Dataset records:
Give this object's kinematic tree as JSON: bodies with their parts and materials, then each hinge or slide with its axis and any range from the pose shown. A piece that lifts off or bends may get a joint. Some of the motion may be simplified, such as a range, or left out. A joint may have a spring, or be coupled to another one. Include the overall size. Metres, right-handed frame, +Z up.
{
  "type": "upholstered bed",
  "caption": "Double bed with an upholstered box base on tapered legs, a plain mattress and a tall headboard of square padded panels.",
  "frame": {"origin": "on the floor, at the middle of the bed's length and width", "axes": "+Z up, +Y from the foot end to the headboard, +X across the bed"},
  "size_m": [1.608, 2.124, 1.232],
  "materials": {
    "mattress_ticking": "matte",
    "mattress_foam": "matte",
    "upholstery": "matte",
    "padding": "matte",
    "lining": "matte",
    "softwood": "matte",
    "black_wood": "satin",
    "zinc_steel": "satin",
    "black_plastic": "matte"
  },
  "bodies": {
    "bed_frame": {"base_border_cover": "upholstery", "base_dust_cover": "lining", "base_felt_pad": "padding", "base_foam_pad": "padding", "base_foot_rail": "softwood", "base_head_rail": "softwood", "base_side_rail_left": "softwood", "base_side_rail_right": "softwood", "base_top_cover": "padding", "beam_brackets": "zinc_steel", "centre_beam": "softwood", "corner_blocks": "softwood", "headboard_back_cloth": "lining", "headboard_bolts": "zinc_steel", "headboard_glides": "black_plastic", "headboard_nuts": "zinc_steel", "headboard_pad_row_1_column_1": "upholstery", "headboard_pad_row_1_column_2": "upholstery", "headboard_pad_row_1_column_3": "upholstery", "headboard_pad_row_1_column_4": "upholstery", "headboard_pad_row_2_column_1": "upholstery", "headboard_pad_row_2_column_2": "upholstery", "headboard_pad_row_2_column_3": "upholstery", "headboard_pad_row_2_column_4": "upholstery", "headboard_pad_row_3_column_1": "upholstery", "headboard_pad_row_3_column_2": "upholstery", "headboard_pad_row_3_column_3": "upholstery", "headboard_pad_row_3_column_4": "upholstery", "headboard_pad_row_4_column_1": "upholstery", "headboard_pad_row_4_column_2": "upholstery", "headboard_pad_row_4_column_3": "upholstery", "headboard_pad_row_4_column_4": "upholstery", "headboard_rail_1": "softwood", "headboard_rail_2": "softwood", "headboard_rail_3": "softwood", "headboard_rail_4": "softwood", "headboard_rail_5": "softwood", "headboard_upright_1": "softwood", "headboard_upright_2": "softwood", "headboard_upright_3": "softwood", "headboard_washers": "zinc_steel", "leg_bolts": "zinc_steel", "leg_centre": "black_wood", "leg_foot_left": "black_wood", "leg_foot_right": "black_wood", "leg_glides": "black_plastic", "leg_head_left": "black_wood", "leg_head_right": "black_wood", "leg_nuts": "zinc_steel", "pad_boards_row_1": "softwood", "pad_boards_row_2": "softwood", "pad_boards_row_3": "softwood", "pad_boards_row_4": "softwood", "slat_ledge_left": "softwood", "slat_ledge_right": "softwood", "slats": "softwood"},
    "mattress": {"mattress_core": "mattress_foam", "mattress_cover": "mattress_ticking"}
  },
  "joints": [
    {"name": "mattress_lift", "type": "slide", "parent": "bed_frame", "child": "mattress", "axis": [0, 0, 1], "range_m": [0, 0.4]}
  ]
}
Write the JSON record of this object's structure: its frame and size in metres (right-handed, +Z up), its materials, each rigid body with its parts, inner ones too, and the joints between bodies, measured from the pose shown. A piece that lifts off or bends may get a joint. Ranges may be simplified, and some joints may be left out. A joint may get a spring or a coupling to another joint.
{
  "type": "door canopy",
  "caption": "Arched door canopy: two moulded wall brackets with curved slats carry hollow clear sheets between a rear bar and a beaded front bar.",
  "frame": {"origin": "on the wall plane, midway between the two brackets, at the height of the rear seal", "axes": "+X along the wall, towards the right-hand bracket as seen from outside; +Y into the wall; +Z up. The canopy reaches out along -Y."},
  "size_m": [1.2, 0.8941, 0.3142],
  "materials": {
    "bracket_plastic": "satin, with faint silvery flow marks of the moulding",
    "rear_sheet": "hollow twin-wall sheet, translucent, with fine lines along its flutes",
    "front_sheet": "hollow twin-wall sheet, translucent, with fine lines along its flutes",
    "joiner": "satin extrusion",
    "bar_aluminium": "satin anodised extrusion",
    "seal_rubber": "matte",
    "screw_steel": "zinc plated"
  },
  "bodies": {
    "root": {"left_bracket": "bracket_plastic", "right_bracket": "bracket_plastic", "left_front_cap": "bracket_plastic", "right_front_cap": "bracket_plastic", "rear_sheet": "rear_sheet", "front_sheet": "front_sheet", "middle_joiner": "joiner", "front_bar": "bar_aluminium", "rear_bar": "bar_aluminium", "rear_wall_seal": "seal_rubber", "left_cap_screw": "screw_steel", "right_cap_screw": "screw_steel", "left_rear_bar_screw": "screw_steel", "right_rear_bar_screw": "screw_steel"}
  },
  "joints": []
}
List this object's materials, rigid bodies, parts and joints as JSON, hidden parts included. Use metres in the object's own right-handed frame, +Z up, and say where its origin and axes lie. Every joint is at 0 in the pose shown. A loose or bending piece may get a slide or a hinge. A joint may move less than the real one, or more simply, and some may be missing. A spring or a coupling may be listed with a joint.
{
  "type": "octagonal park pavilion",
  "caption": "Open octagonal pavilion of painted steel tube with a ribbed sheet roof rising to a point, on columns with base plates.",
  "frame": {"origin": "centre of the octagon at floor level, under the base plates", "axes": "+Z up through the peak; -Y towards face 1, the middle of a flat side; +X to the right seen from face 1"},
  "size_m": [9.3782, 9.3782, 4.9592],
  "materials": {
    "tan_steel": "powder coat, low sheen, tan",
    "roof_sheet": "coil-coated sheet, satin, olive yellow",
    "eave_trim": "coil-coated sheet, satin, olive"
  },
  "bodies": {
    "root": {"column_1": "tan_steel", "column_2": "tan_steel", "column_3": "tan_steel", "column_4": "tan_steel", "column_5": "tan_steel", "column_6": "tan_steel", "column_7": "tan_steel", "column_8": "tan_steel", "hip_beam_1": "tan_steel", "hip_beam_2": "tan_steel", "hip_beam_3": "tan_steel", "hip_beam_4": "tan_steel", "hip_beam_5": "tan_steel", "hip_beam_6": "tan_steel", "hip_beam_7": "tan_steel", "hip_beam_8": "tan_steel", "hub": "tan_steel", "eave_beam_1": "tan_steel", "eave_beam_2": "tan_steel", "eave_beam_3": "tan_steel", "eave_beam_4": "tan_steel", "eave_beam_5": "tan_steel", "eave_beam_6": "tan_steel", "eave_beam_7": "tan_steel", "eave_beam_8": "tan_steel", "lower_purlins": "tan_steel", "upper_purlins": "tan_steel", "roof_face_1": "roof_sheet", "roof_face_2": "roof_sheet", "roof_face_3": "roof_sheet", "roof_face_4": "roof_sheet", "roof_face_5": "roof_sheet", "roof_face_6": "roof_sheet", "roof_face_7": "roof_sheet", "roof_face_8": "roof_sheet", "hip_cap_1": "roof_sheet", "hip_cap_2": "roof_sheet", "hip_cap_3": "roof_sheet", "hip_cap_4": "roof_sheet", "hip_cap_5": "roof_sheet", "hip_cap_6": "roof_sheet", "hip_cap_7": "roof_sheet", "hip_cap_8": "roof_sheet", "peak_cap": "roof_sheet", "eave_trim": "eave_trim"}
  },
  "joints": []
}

Exercise directions: Where a line above holds the string "axes", show that line.

Answer to this problem:
  "frame": {"origin": "on the floor, at the middle of the bed's length and width", "axes": "+Z up, +Y from the foot end to the headboard, +X across the bed"},
  "frame": {"origin": "on the wall plane, midway between the two brackets, at the height of the rear seal", "axes": "+X along the wall, towards the right-hand bracket as seen from outside; +Y into the wall; +Z up. The canopy reaches out along -Y."},
List this object's materials, rigid bodies, parts and joints as JSON, hidden parts included. Use metres in the object's own right-handed frame, +Z up, and say where its origin and axes lie. Every joint is at 0 in the pose shown. A loose or bending piece may get a slide or a hinge. A joint may move less than the real one, or more simply, and some may be missing. A spring or a coupling may be listed with a joint.
  "frame": {"origin": "centre of the octagon at floor level, under the base plates", "axes": "+Z up through the peak; -Y towards face 1, the middle of a flat side; +X to the right seen from face 1"},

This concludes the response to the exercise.